Ghost in tbe Machine

Ghost in the Machine

Monday, October 02, 2006

What the fuzz:

A scentific study Spirituality and Religion

  • Spirituality and Religion: Unfuzzing the Fuzzy
  • That must have been a pretty rusty Gillette blade the Society of Scientific Study for Religion was using to ‘unfuzz’ the definitions of ‘religion’ and ‘spirituality’; especially since by the end of the study, the definitions remain obscured.

    There are a number of things that simply just don’t work when trying to simplify complicated ideas. ‘Empirical studies’ that involve the surveying of public opinion through a simple binary system of consent and dissent, is nothing more but the negation of diverse opinions and emotions inherent in the complexity of ‘spirituality’ and ‘religion’. The establishment of a ‘common’ definition is almost like a type of scientific hegemony.
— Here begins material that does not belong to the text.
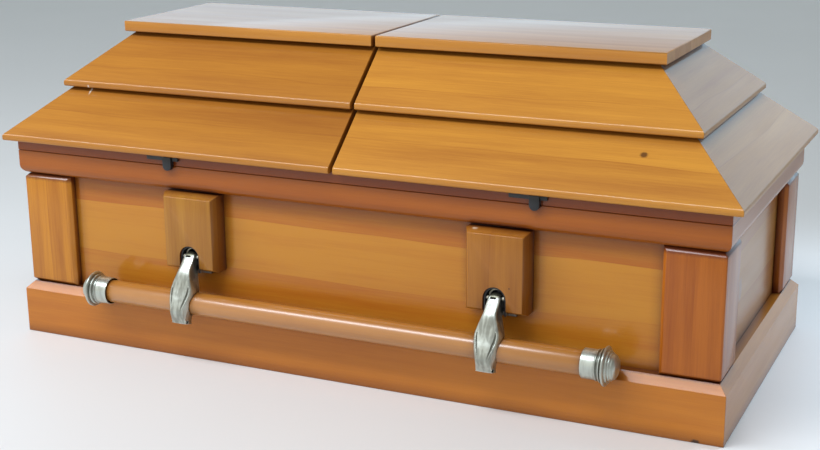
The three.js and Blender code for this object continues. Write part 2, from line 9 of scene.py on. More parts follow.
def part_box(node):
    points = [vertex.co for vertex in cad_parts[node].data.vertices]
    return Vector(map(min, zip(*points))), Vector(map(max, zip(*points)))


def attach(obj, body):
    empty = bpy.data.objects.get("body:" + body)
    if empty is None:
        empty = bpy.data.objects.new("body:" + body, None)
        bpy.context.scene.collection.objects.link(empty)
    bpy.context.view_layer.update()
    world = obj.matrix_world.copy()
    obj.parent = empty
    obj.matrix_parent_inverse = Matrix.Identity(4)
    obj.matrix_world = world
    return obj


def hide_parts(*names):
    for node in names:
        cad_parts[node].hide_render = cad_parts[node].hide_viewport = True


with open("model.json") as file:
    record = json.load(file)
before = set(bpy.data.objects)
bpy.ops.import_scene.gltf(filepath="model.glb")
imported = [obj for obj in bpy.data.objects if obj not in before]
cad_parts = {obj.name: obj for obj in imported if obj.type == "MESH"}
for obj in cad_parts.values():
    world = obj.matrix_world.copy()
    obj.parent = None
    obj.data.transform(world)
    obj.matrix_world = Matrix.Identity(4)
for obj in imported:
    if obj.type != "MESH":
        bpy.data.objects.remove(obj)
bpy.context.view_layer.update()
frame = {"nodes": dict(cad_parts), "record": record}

    The contradiction these tests pose is perhaps most evident when listing the ‘goal’ to de-polarize (institutional) religion and spirituality as ‘bad’ and ‘good’ respectively. Yet ironically, the entire study is dependant on the categorization of emotions and opinions, even people in to social statuses, creating a mosaic, rather than a spectrum of understanding. A stark example is the ‘danger’ of SnR mental health workers that may impose their ‘liberal’ beliefs on patients as mentioned on page 15. As if the 27 returned surveys represented the entire body of the Mental Health profession, the assumption that an SnR attitude poses a ‘danger’ only reverses the polarities of ‘spirituality’ and ‘religion’, rather than subverting polarities.

    The study is soaked with examples of the limitations science has to ‘unfuzz fuzzy terms’. My ‘favourite’ example is the content category key on page 9: a legend of 14 sentenced-stringed categories, each epitomizing the participants abstract ideas of the ‘Sacred’. Category 5: Hope, is treated like a bird in a cage, isolated in one category, as if all the other definitions lacked this crucial ‘emotion’, which I find hard to believe. But nothing beats category 14: Uncodable. I imagine someone writing a poem about Jesus, and having the iambic pentameter translated as a syntax error.

    The only attention I’d give the Society of SSR’s, is to view their efforts as a reflection of a technological culture attempting to translate the esoteric language of spirituality and religion, to an objective numeric domination represented as ‘facts’. Aside from this, I see nothing fruitful in S of SSR’s attempts; to butcher a Habermas quotation, ‘nothing rises from a de-sublimated meaning, or a deconstructed form; an emancipatory effect does not follow’.